This is an example of a Data Management Plan that accompanied a successful NSF grant application in 2011. Thanks to Dr. Craig Smith for generously sharing this text..

Data Management Plan


This plan is presented to comply with NSF policy and directions on the dissemination and sharing

of research results as described in Grant Proposal Guide (GPG) Chap. II.C.2.j.


Data Policy Compliance


Our bone/wood lander studies will generate a diverse set of data to be managed by the two Principal Investigators and their collaborators. The two PIs (Smith and Halanych) have worked extensively in biodiversity and molecular connectivity studies and will build upon their experience to successfully manage and integrate the data. Here we present a summary of the process to be implemented during the project.


Data Management


Pre-Cruise Planning: Pre-cruise conference calls will be use to discuss our sampling strategies and allocation of samples among the PIs and collaborators. Organizational schemes and approaches to data formatting, recording, storage, and integration, as well as sample handling protocols, will be discussed in detail.

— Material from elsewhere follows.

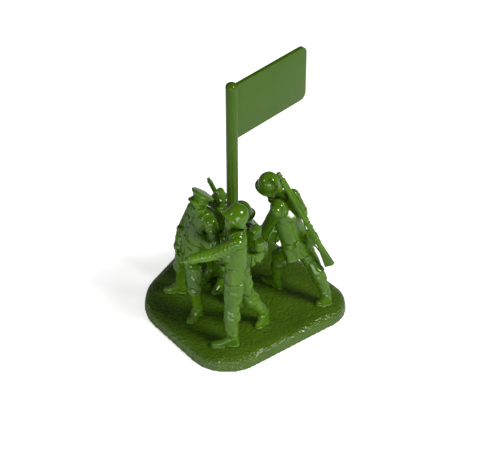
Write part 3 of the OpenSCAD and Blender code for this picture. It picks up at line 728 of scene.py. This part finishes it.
def makeTorso(man, dress):
    s = torsoShape
    low, top, ahead, left, up = trunkAxes(man)
    bulk = dress["bulk"]
    trunk = hullOf([ball(spot(man, name, side), s[name] * bulk, around=24)
                    for name in ("shoulder", "waist") for side in sides])
    chest = [ball(onTrunk(man, t, f * bulk, x), s["muscle"]) for t, f, x in s["muscles"]]
    for at, size, normal in dress.get("pads", ()):
        chest.append(ball(beside(man, at), size, turnTo(Vector(normal), up)))
    body = melt([trunk] + chest, 0.13, 3)
    skin = skinOf(body)
    neck = spot(man, "neck")
    nape = [disc(neck - upward * 0.55, 1.0, 0.9, bevel=0.1), ball(onTrunk(man, 0.95, 0, 0), 0.95)]
    parts = [body, hullOf(nape)]
    ring = [neck + Vector((x, y, -0.2)) * s["collar"] for x, y in arc(25, 350)]
    parts.append(strand(ring, s["collarRoll"]))
    centre = [surfaceAt(skin, lerp(low, top, t), ahead)[0] for t in (1.0, 0.8, 0.6, 0.4, 0.2, 0.0)]
    parts.append(strand(centre, 0.1))
    for t in s["buttons"]:
        at, normal = surfaceAt(skin, lerp(low, top, t) - left * 0.1, ahead)
        parts.append(ball(at + normal * 0.08, s["button"], turnTo(normal)))
    for side, name in ((1, "left"), (-1, "right")):
        at, normal = surfaceAt(skin, onTrunk(man, 0.62, 0, side * 1.05), ahead)
        if dress["pockets"]:
            parts.append(block(at, s["pocket"], turnTo(normal, left), bevel=0.06))
            parts.append(block(at + up * 0.36, s["pocketFlap"], turnTo(normal, left), bevel=0.06))
            parts.append(ball(at + up * 0.3 + normal * 0.16, 0.1))
        aside = left * side
        if dress["lapels"]:
            fold = [neck + aside * 0.75 + ahead * 0.5 - up * 0.1]
            fold += [surfaceAt(skin, onTrunk(man, t, 0, side * x), ahead)[0] for t, x in s["lapel"]]
            parts.append(strand(fold, (0.2, 0.22, 0.1)))
        else:
            fold = [neck + aside * x + ahead * front - up * down for x, front, down in s["wing"]]
            parts.append(strand(fold, (0.1, 0.2, 0.12)))
        parts.append(strap(skin, [neck + aside * 1.0 - up * 0.3, onTrunk(man, 1.3, 0, side * 1.7),
                                  armRoot(man, name) + up * 0.6], 0.5, 0.12, 5))
    ring = [low + up * 0.05 + (ahead * x + left * y * 1.5) * 1.9 for x, y in arc(24)]
    parts.append(strap(skin, ring, *s["belt"], 3))
    at, normal = surfaceAt(skin, low + up * 0.05, ahead)
    parts.append(block(at + normal * 0.22, s["beltPlate"], turnTo(normal, left), bevel=0.05))
    parts.append(block(at + normal * 0.28, s["buckle"], turnTo(normal, left), bevel=0.04))
    for side, front in dress["pouches"]:
        at, normal = surfaceAt(skin, low - up * 0.05, (ahead * front + left * side).normalized())
        turn = turnTo(normal, up.cross(normal))
        parts.append(block(at + normal * 0.3, s["pouch"], turn, bevel=0.12))
        parts.append(block(at + normal * 0.36 + up * 0.24, s["pouchFlap"], turn, bevel=0.12))
        parts.append(ball(at + normal * 0.68 + up * 0.05, 0.1))
    for path in dress["straps"]:
        parts.append(strap(skin, [onTrunk(man, *p) for p in path], *s["strap"], 7))
    piece = melt(parts, smooth=1)
    start, end = lerp(low, top, 0.03), lerp(low, top, 0.8)
    ripple(piece, start, end, 3.6, -ahead, 0.9, 6, 0.06, 0.25, dress["phase"], 0.2)
    seams = [centre]
    for side in sides:
        shoulder = spot(man, "shoulder", side)
        across = armRoot(man, side) - shoulder
        seamAt, turn = shoulder + across * 0.42, turnTo(across)
        seams.append([seamAt + turn @ Vector((x, y, 0)) * s["seam"] for x, y in arc(25, 375)])
    carve(piece, seams, 0.12, 0.14)
    for at, size, normal in dress.get("taut", ()):  # cloth pulled smooth over a shoulder blade
        piece = joined([piece, ball(beside(man, at), size, turnTo(Vector(normal), up), around=32)])
    handToMan(piece, man, "torso")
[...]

On-Cruise Management - Event Management: Data management and event management during cruises will be tightly-coupled. In the past, we have worked closely to produce data fusion using event information and the e-log (free access on line). We anticipate developing and managing three broad classes of metadata: (1) event (e.g., station location and time), (2) instrument (bone/wood lander or multiple corer) and sample characteristics, and (3) combined data for submission to public repositories.  Event metadata (1) will be produced in a shared spreadsheet during the cruise. This is the primary means of identifying, ordering, and cataloging sampling activities aboard ship, and ensures traceability of samples across activities. The investigators will share this responsibility and designate an individual to maintain the spreadsheet. The event log will also be published in the science party’s onboard web-site. Instrument and sample metadata (2) will depend on the characteristics of the instrument and will include georeferenced location (lat., long., depth), replicate number, and type of data to be generated (e.g., substrate type, depth into bone/wood/sediment, macrofaunal species structure, etc.). Combined metadata for submission (3) will be produced from the composite of event and the instrument/sample metadata to support the submission of our datasets to appropriate long-term archives.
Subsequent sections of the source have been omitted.